Wie liberal ist … das „Land of the Free“?
Als ich diese Rubrik im Materie-Newsletter angekündigt habe, musste ich ein Symbolbild für Freiheit suchen. Ich konnte mich zwischen jungen Frauen in enthusiastischen Posen auf Berggipfeln entscheiden, wenn es um „Freedom“ geht – oder für die Freiheitsstatue, wenn es um „Liberty“ geht.
Ich habe die Freiheitsstatue genommen. Und direkt gedacht: Darüber werden wir reden müssen.
Denn die USA sehen sich zwar gerne als „Land of the Free“ – aber ich würde da bei allem Respekt stark widersprechen.
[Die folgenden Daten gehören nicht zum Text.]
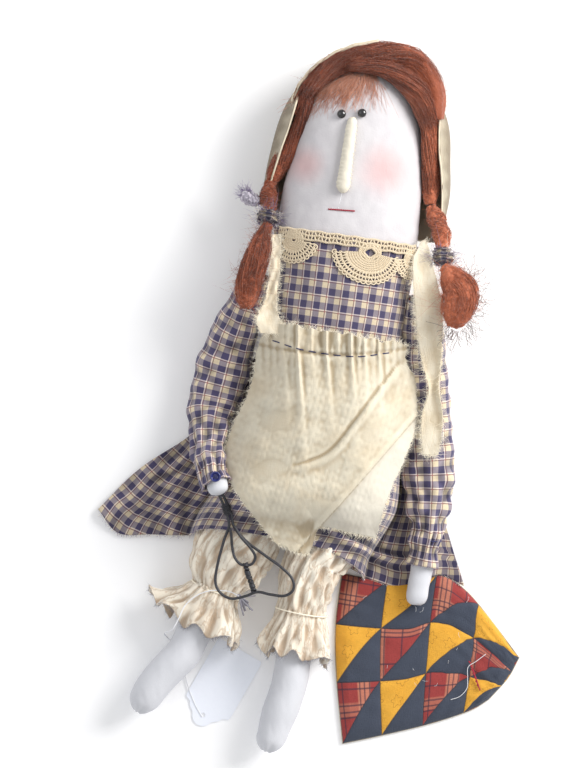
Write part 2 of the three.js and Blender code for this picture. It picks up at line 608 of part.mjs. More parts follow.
// Bonnet ties: torn strips, [share along, x, y, z, width] in shares of the body
const tieShares = {
  right: [
    [0, -0.97, 0.598, 0.83, 0.35], [0.3, -0.92, 0.53, 0.87, 0.4], [0.6, -0.92, 0.455, 0.88, 0.4],
    [0.85, -0.9, 0.415, 0.9, 0.6], [1, -0.84, 0.385, 0.915, 0.35],
  ],
  left: [
    [0, 1.04, 0.626, 0.71, 0.5], [0.1, 1.07, 0.585, 0.8, 0.7], [0.2, 1.17, 0.532, 0.86, 0.9],
    [0.32, 1.26, 0.479, 0.835, 1], [0.48, 1.36, 0.413, 0.735, 1], [0.65, 1.46, 0.326, 0.63, 0.85],
    [0.82, 1.53, 0.242, 0.565, 0.7], [1, 1.57, 0.16, 0.545, 0.6],
  ],
};
const tieWidth = 20;
for (const side of ['right', 'left']) {
  const tieMiddle = (u, v) => {
    const [x, y, z, wide] = curveAt(tieShares[side], v);
    const out = bodyCentreX + x * bodyWidth / 2 + (u - 0.5) * wide * tieWidth;
    return point(out, seatY + y * bodyLength, z * bodyThickness);
  };
  piece(`${side}_bonnet_tie`, sheet(2, 12, apronCloth, tieMiddle), cream);
}

// Gathering threads round the ankles and the left wrist: a hoop outside the cloth at a share of its route
function hoop(rows, share, thickness, sides, floor = 0) {
  const inset = -thickness / 2 - seatingGap;
  const middle = limbRings(rows, [share], sides, floor, inset)[0];
  const centre = new THREE.Vector3();
  for (const place of middle) centre.addScaledVector(place, 1 / sides);
  const outwards = middle.map((place) => place.clone().sub(centre).normalize());
  const along = outwards[0].clone().cross(outwards[Math.round(sides / 4)]).normalize();
  return loft(middle.map((place, index) => ellipse(place, outwards[index], along, thickness, thickness, 6)), true);
}
const gatherThread = 1.2;
const gatherShares = { right: 0.385, left: 0.43 };
for (const side of ['right', 'left']) {
  piece(`${side}_ankle_gather`, hoop(pantaloonRows(side), gatherShares[side], gatherThread, 16, seatFloor), 0xcfc6ab);
}
const wristShare = 0.78;
const leftSleeveRows = armRows('left', sleeveSizeShares.left, sleeveWidth, sleeveThickness);
piece('left_wrist_gather', hoop(leftSleeveRows, wristShare, gatherThread, 14), 0x3d4468);

// Button on the right cuff
const buttonDiameter = 9;
const buttonThickness = 2.4;
const buttonX = -84.5;
const buttonShare = 0.911;
const buttonY = shoulderY - buttonShare * rightArmLength;
const buttonLift = 75.8;
const buttonProfile = [
  [0, 0], [0.42, 0], [0.5, 0.25], [0.5, 0.75], [0.44, 1], [0.36, 0.95], [0.3, 0.7], [0, 0.7],
].map(([out, up]) => new THREE.Vector2(out * buttonDiameter, up * buttonThickness));
const button = new THREE.LatheGeometry(buttonProfile, 10);
button.rotateX(Math.PI / 2);
piece('right_cuff_button', button, 0x2d3352, 0.5).position.set(buttonX, buttonY, buttonLift);

// Rug beater: one wire bent into the outer loop, one into the inner loop, a bound handle and a bound cross tie,
// along routes in shares of its width, its length down from the hand and the height of its loops
const beaterWidth = 77;
const beaterLength = 91;
const beaterTopX = -83;
const beaterTopShare = 0.9634;
const beaterTop = [beaterTopX, shoulderY - beaterTopShare * rightArmLength];
const loopShare = 0.462;
const loopStartY = beaterTop[1] - loopShare * beaterLength;
const beaterHeight = domeAt(loopStartY)[2] + skirtFold + (calico + wireDiameter) / 2;
const beaterRoute = (rows) => rows.map(([across, down, up]) => (
  point(beaterTop[0] + across * beaterWidth, beaterTop[1] - down * beaterLength, up * beaterHeight)
));
const outerWireShares = [
  [0.026, 0.035, 1.052], [0.084, 0.11, 1.052], [0.156, 0.22, 1.046], [0.201, 0.33, 1.022], [0.169, 0.462, 1],
  [0.136, 0.681, 1], [0.136, 0.857, 1], [0.208, 0.956, 1], [0.338, 0.995, 1], [0.481, 0.956, 1],
  [0.61, 0.901, 1], [0.753, 0.907, 1], [0.909, 0.901, 1], [0.994, 0.835, 1], [0.968, 0.736, 1],
  [0.831, 0.643, 1], [0.636, 0.555, 1], [0.416, 0.451, 1], [0.26, 0.335, 1.022], [0.201, 0.209, 1.046],
  [0.123, 0.1, 1.052], [0.068, 0.03, 1.052],
];
piece('beater_outer_wire', strand(beaterRoute(outerWireShares), wireDiameter, 6, 56), 0x3b3d42, 0.45, 0.7);
const innerWireShares = [
  [0.216, 0.352, 1.077], [0.24, 0.418, 1.046], [0.266, 0.516, 1], [0.312, 0.615, 1], [0.396, 0.67, 1],
  [0.5, 0.654, 1], [0.532, 0.582, 1], [0.468, 0.505, 1.035], [0.351, 0.418, 1.075],
  [0.26, 0.324, 1.081],
];
piece('beater_inner_wire', strand(beaterRoute(innerWireShares), wireDiameter, 6, 26), 0x3b3d42, 0.45, 0.7);
const bindingTurns = 8;
const stepsPerTurn = 10;
function binding(start, end, halfWide, halfHigh, turns) {
  const ahead = end.clone().sub(start);
  const across = ahead.clone().cross(upward).normalize();
  const up = across.clone().cross(ahead).normalize();
  return Array.from({ length: turns * stepsPerTurn + 1 }, (_, step) => {
    const angle = 2 * Math.PI * step / stepsPerTurn;
    return start.clone()
      .addScaledVector(ahead, step / (turns * stepsPerTurn))
      .addScaledVector(across, halfWide * Math.cos(angle))
      .addScaledVector(up, halfHigh * Math.sin(angle));
  });
}
const bindingHalfWide = 4.3;
const bindingHalfHigh = 2.6;
const bindingShares = [[0.125, 0.14, 1.052], [0.182, 0.23, 1.05]];
const handleBinding = binding(...beaterRoute(bindingShares), bindingHalfWide, bindingHalfHigh, bindingTurns);
piece('beater_handle_binding', strand(handleBinding, bindingWire, 5, bindingTurns * stepsPerTurn), 0x2e2f33, 0.5, 0.6);
const crossTieDiameter = 3.1;
const crossTieShares = [
  [0.435, 0.697, 1], [0.506, 0.791, 1], [0.565, 0.87, 1],
];
piece('beater_cross_tie', strand(beaterRoute(crossTieShares), crossTieDiameter, 6, 4), 0x2e2f33, 0.5, 0.6);

// Quilt: three layers inside one outline, [share along the edge, x of its width, y of its depth]
const quiltWidth = 160;
const quiltDepth = 144;
const quiltCorner = [33.5, -192.5];
const quiltEdgeShares = {
  top: [[0, 0, 0], [0.2, 0.19, -0.01], [0.38, 0.39, 0], [0.52, 0.52, 0.07], [0.68, 0.67, 0], [0.84, 0.84, -0.17], [1, 1, -0.35]],
  bottom: [[0, 0.13, -1], [0.25, 0.33, -0.92], [0.55, 0.58, -0.81], [0.8, 0.78, -0.7], [1, 0.87, -0.62]],
  left: [[0, 0, 0], [0.35, 0.005, -0.32], [0.65, 0.05, -0.63], [1, 0.13, -1]],
  right: [[0, 1, -0.35], [0.5, 0.955, -0.48], [1, 0.87, -0.62]],
};
const quiltColumns = 4;
const quiltRows = 3;
const quiltPlan = (u, v) => {
  const { top, bottom, left, right } = quiltEdgeShares;
  const [t, b, l, r] = [curveAt(top, u), curveAt(bottom, u), curveAt(left, v), curveAt(right, v)];
  const corners = [top[0], top[top.length - 1], bottom[0], bottom[bottom.length - 1]].map((row) => row.slice(1));
  return [0, 1].map((axis) => {
    const ruled = mix(t[axis], b[axis], v) + mix(l[axis], r[axis], u);
    const flat = mix(mix(corners[0][axis], corners[1][axis], u), mix(corners[2][axis], corners[3][axis], u), v);
    return quiltCorner[axis] + (ruled - flat) * (axis ? quiltDepth : quiltWidth);
  });
};
const quiltPuff = (u, v) => {
  const edge = Math.min(1, 9 * Math.min(u, 1 - u, v, 1 - v));
  const patch = Math.abs(Math.sin(quiltColumns * Math.PI * u) * Math.sin(quiltRows * Math.PI * v)) ** 0.5;
  return edge * (0.55 + 0.45 * patch);
};
const battingFloor = quiltCloth + seatingGap;
const battingTop = (u, v) => battingFloor + 1.5 * quiltCloth + (quiltThickness - 5 * quiltCloth) * quiltPuff(u, v);
const battingInset = 0.012;
const inwards = (share) => Math.min(Math.max(share, battingInset), 1 - battingInset);
piece('quilt_backing', sheet(8, 6, quiltCloth, (u, v) => point(...quiltPlan(u, v), quiltCloth / 2)), cream);
piece('quilt_batting', sheet(12, 9,
  (u, v) => battingTop(inwards(u), inwards(v)) - battingFloor,
  (u, v) => point(...quiltPlan(inwards(u), inwards(v)), (battingTop(inwards(u), inwards(v)) + battingFloor) / 2),
  () => true, true), stuffingWhite);
piece('quilt_top', sheet(12, 9, quiltCloth,
  (u, v) => point(...quiltPlan(u, v), battingTop(u, v) + 2 * seatingGap + quiltCloth / 2),
  () => true, true), 0xb88a3a);

// Hang tag: a bare card with a shaped end and a hole, and its string
const tagCorner = [-63.5, -261.5];
const tagTurn = -0.38;
const tagHoleDiameter = 4;
const tagOutline = [
  [0, 0], [1, 0], [1, 0.76], [0.86, 0.8], [0.76, 0.88], [0.64, 0.97], [0.5, 1], [0.36, 0.97], [0.24, 0.88],
  [0.14, 0.8], [0, 0.76],
].map(([across, down]) => new THREE.Vector2(across * tagWidth, -down * tagLength));
const tagShape = new THREE.Shape(tagOutline);
const tagHoleShare = 0.87;
const tagHoleSides = 8;
tagShape.holes.push(new THREE.Path(Array.from({ length: tagHoleSides }, (_, side) => {
  const angle = 2 * Math.PI * side / tagHoleSides;
  return new THREE.Vector2(
    tagWidth / 2 + tagHoleDiameter / 2 * Math.cos(angle),
    -tagHoleShare * tagLength + tagHoleDiameter / 2 * Math.sin(angle),
  );
})));
const tag = new THREE.ExtrudeGeometry(tagShape, { depth: tagCard, bevelEnabled: false });
const tagMesh = piece('hang_tag', tag, 0xf4f3f1, 0.7);
tagMesh.rotation.z = tagTurn;
tagMesh.position.set(...tagCorner, 0);
const stringRoute = [
  [-68, -331, 1.2], [-75, -322, 1.1], [-82, -310, 1.15], [-88, -297, 0.8], [-95, -283, 0.7], [-102, -272, 1.2],
  [-109, -265.5, 8], [-109.5, -263, 20], [-108, -261.5, 34], [-103, -258, 45.5], [-99, -248, 46.8], [-95, -236, 46.4],
  [-86, -226, 45.6], [-74, -220.5, 44.1], [-60, -219.5, 42.4], [-51, -222.5, 38],
].map((place) => point(...place));
piece('tag_string', strand(stringRoute, stringDiameter, 8, 44), 0xf2f1ea);

// The whole doll is carried to an origin at the middle of its box, on the floor
const box = new THREE.Box3().setFromObject(doll);
doll.position.set(-(box.min.x + box.max.x) / 2, -(box.min.y + box.max.y) / 2, -box.min.z);

export default doll;
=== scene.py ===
"""A primitive rag doll lying on its back, seen from straight above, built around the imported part.

Every soft surface is a function of two shares over tables of places. Places are millimetres in the
doll's own frame (+X its left, +Y to its head, +Z up from the floor, Y counted from the waist) and world()
carries them into the row frame in metres. Threads, frays and hair are round tubes carried along many paths
at once. Left and right are the doll's own.
"""

import math

import bpy
import numpy as np
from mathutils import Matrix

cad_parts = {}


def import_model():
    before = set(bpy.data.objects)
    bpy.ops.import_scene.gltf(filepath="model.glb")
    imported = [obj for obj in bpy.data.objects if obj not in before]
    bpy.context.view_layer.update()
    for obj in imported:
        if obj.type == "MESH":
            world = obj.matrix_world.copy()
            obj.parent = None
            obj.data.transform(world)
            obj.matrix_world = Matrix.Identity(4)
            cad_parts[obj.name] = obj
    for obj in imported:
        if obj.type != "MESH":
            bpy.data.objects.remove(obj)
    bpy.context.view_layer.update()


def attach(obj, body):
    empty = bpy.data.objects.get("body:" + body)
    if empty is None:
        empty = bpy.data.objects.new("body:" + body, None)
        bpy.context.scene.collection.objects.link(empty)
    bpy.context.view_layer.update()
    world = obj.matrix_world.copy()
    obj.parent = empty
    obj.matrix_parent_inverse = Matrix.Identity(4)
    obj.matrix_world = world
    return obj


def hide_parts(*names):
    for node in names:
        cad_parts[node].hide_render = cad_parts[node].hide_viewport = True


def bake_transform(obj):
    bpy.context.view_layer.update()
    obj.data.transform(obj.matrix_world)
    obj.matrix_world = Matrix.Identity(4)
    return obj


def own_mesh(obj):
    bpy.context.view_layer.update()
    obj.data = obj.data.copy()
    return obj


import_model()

SHIFT = np.array([-6.2397, 46.106, 0.0])
MM = 1000
TAU = 2 * math.pi
TILT = math.radians(8)
CHECK_THICK, PANTS_THICK, MUSLIN_THICK, RAG_THICK = 1.2, 1.0, 0.8, 0.7


# Places and smooth functions

def world(points):
    """Doll millimetres to metres in the row frame."""
    return (np.asarray(points, float) + SHIFT) / MM


def mix(a, b, share):
    """a at share 0, b at share 1."""
    return a + (b - a) * share


def step(low, high, value):
    """0 below low, 1 above high, and the cubic 3t^2 - 2t^3 between them."""
    t = np.clip((value - low) / (high - low), 0, 1)
    return t * t * (3 - 2 * t)


def bump(value, centre, width):
    """A bell curve of height 1: e to the minus square of the distance in widths."""
    return np.exp(-(((value - centre) / width) ** 2))


def curve_at(rows, place):
    """Cubic curve through rows of [place, value ...]: each slope comes from the row's two neighbours, and
    between two rows the value is their mix at 3t^2 - 2t^3 with both slopes added by the Hermite terms."""
    rows, place = np.asarray(rows, float), np.asarray(place, float)
    at, values = rows[:, 0], rows[:, 1:]
    i = np.clip(np.searchsorted(at, place, side="left") - 1, 0, len(at) - 2)
    before, after = np.maximum(i - 1, 0), np.minimum(i + 2, len(at) - 1)
    span = at[i + 1] - at[i]
    t = np.clip((place - at[i]) / span, 0, 1)[..., None]
    start = (values[i + 1] - values[before]) * (span / (at[i + 1] - at[before]))[..., None]
    end = (values[after] - values[i]) * (span / (at[after] - at[i]))[..., None]
    bend = 3 * t**2 - 2 * t**3
    return mix(values[i], values[i + 1], bend) + (t**3 - 2 * t**2 + t) * start + (t**3 - t**2) * end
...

Aber das ist eigentlich ein Dealbreaker, fällt mir auf. Wenn die Freiheitsstatue dort steht, die Hymne und der inoffizielle Titel des Landes die Freiheit beinhalten und dieses Wort dort so eine entscheidende Rolle einnimmt – wie kommt man zur Behauptung, dass die USA nicht liberal sein könnten?
Dazu kommt noch, dass man damit als Österreicher vorsichtig sein muss. Die Geschichte der USA mag auch unrühmlich sein, aber immerhin haben sie das vergangene Jahrhundert damit verbracht, die größten Bedrohungen gegen die Freiheit zu besiegen: den Faschismus und den Kommunismus. Wahrscheinlich sollte ich also einfach dankbar sein, mich nochmal neu ransetzen und die Frage überdenken.
Ich hätte diesen Artikel ja auch einfach anders nennen können. „Wie liberal ist“, kombiniert mit einem bestimmenden Element aus der freisten Nation der Welt. Ich bin damit noch nicht fertig, aber gehen wir es doch einfach mal als Gedankenspiel durch, oder?
Wie liberal ist es, wenn man sich medizinische Grundversorgung leisten können muss? Wie liberal ist es, wenn Menschen deshalb lieber einfach keine medizinische Versorgung in Anspruch nehmen, Ärzt:innen misstrauen oder einfach das Taxi ins Krankenhaus nehmen, weil sie sich die Rettung nicht leisten können?
Wie liberal ist es, wenn jeder eine Waffe kaufen kann? Im Sinne eines „liberalen Waffenrechts“ sicher sehr – aber sind die Opfer bei den zahlreichen School Shootings, auf die sich Schüler:innen schon aktiv vorbereiten müssen, wirklich so viel besser als, sagen wir, konservativ getötete Kinder? Und Nebenfrage: Wäre das Recht auf Leben nicht auch liberal?
Wie liberal ist es, wenn religiöse Gruppierungen einen enormen Einfluss auf die Politik haben? Gerade bei den Republikanern sieht man immer wieder den Einfluss der Evangelikalen. Es sei jedem unbenommen, die eigene Religion zu leben – aber wenn es z.B. um das Recht auf Abtreibung geht, baden andere die Konsequenzen dieses Glaubens aus. Wie liberal wäre es eigentlich, eine:n Atheist:in ins Weiße Haus zu wählen? Wahrscheinlich ist es jedenfalls nicht, wenn man die US-Bevölkerung fragt.
Wie liberal ist es, wenn die Politik massiv von Spenden abhängig und dabei auf das Kapital von Konzernen und Lobbygruppen angewiesen ist? Man könnte jetzt sagen: Markt regelt. Aber wenn im Kongress jemand sitzt, der nebenbei noch mit Aktien ein Geschäft damit machen kann, wie er das Land lenkt, ist das vermutlich nicht im besten Interesse der Bevölkerung.
Und wie liberal ist eigentlich ein Zweiparteiensystem, bei dem sich beide Parteien in wesentlichen Punkten einig sind? Wie liberal ist eine Wahl, bei der die entscheidenden Themen politische Korrektheit, das Waffenrecht, Abtreibung und die „Frage“ sind, ob der menschengemachte Klimawandel existiert?
Aber hey: Immerhin haben die USA geringe Steuern, in manchen Bundesstaaten gibt es sogar eine Flat Tax. Wir haben mehr Angebot im Supermarkt, und das ist auch gar nicht so schlimm, wenn einem Lebensmittelqualität egal ist. Und coole Erfindungen kommen auch von dort, vor allem weil die großen Tech-Unternehmen dort geringe bis gar keine Steuern zahlen.
Manchen mag das reichen, um die USA als liberal zu bezeichnen. Aber ich würde darüber gerne noch ein bisschen nachdenken. Zumindest, bis ich die richtige Frage gefunden habe.